Blair Keetch, who said he used to take more than 250 flights a year, added: "At the very least, it's polite not to ignore them and it's possible that this could be life-saving info!"?
And Andrea Tullos said the tragedy, in which a woman was killed after she was sucked out of a broken window, was a reminder of "why our flight attendant training is so important." Passengers only have around ten seconds to react, and many people panic in an emergency, so it is vital the response is automatic.
But Katya said she ignored the safety talk "because I've seen it LITERALLY hundreds of times. I could do it myself from memory. Flight attendants who come up to me and ask me to remove my headphones are annoying af. Mind your business."
Others said the masks should be larger or designed with a nose shape to make it intuitive. Another warned passengers to leave behind carry-on bags if they had to go down a slide.
The 143 passengers were told to put on their masks after an engine exploded and pilot Tammie Jo Shults put the plane into a sharp dive to provide breathable air for passengers. The former Navy pilot was praised for her "nerves of steel" after making an emergency landing with just one engine.
But Jennifer Riordan, 43, died after she was sucked out of her seat and through the window despite wearing her seatbelt, suffering a blunt trauma to the head, neck and torso. Seven others were injured.
Mr Martinez told CNN objects began to fly out of the hole in the window and "passengers right next to her were holding on to" Ms Riordan as she hung halfway out of the aircraft.
"And meanwhile, there was blood all over this man's hands. He was tending to her," Mr Martinez said.
Ms Riordan was pulled back through the window by Tim McGinty and Andrew Needum, before retired nurse Peggy Phillips abandoned her mask to administer CPR, but they couldn't save the mother of two.
Ms Phillips said Ms Riordan, from New Mexico, suffered "significant head trauma, facial trauma" after she was dragged out of the window.
"If you can possibly imagine going through the window of an aeroplane at about 600mph (965km/h), and hitting either the fuselage or the wing with your body, with your face ... I can probably tell you that there was significant trauma to the body," said Ms Phillips.
The Boeing 737 suffered engine failure shortly after taking off from New York's La Guardia Airport, and Ms Phillips said the passengers knew something was wrong early on.

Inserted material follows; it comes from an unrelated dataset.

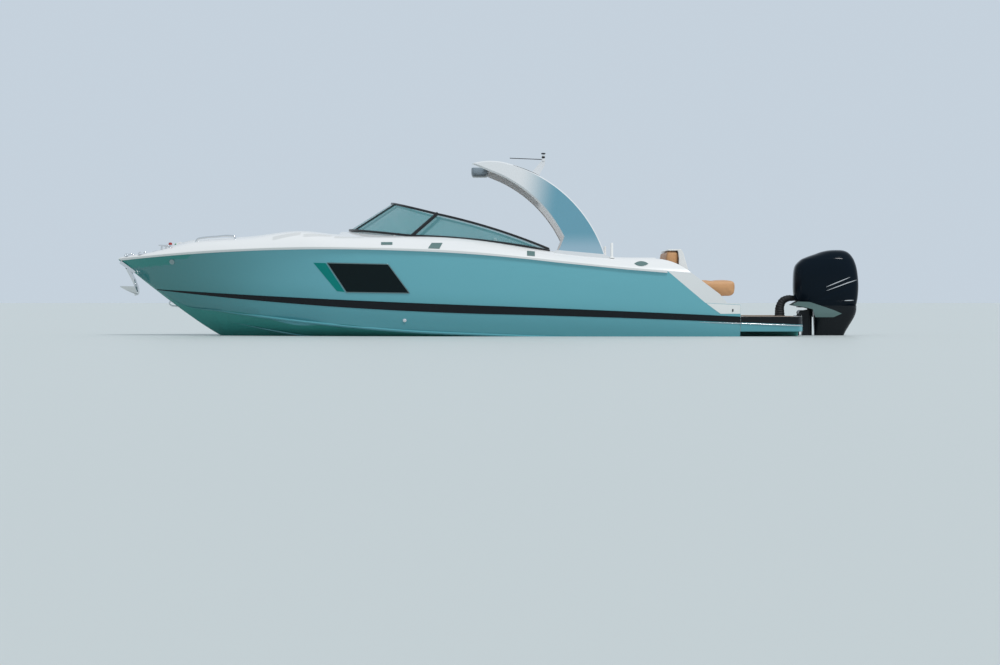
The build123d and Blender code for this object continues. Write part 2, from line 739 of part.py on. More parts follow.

"All of us thought this might be it. Shortly after takeoff we heard a loud noise and the plane started shaking like nothing I've ever experienced before," she said. "It sounded like the plane was coming apart. It was terrifying."
Ms Riordan's family paid tribute to the brave pilot and passengers who tried to save the Wells Fargo bank executive.
"Those people ... I'm sorry that they'll probably have images in their head that they'll never forget, but Jennifer would be the first to say your job is to keep living, and live well," said her sister-in-law Marianne.
"Obviously, God needed her. Hopefully, she's somebody's guardian angel now."
The horrifying accident is not the first of its kind, however, and has left many worrying about how they can make sure they are safe on their next flight. Steve Purvinas from the Australian Licensed Aircraft Association advised sitting near the back of the aircraft.
"After seeing what's happened today, some people may think the place that's not very safe is next to the engine.
"But there's so much protection on the fuselage or on the engine case that in normal circumstances would stop something like this happening. In fact, this is the only case that I can recall where a blade has gone through the cabin and caused injury to a person."
He said the tragedy was "incredibly unusual" and people were at more risk in a car. "Travelling by air is probably one of the safest modes of transport."
But aviation expert Glen Keywood suggested "don't sit in those seats adjacent to the front fan, this isn't the first uncontained failure."
A preliminary examination of the blown jet engine showed evidence of "metal fatigue", according to the National Transportation Safety Board.
In a late night news conference, NTSB chairman Robert Sumwalt said one of the engine's fan blades was separated and missing. The blade was separated at the point where it would come into the hub and there was evidence of metal fatigue, he said.
The engine will be examined further to understand what caused the failure. The investigation is expected to take 12 to 15 months.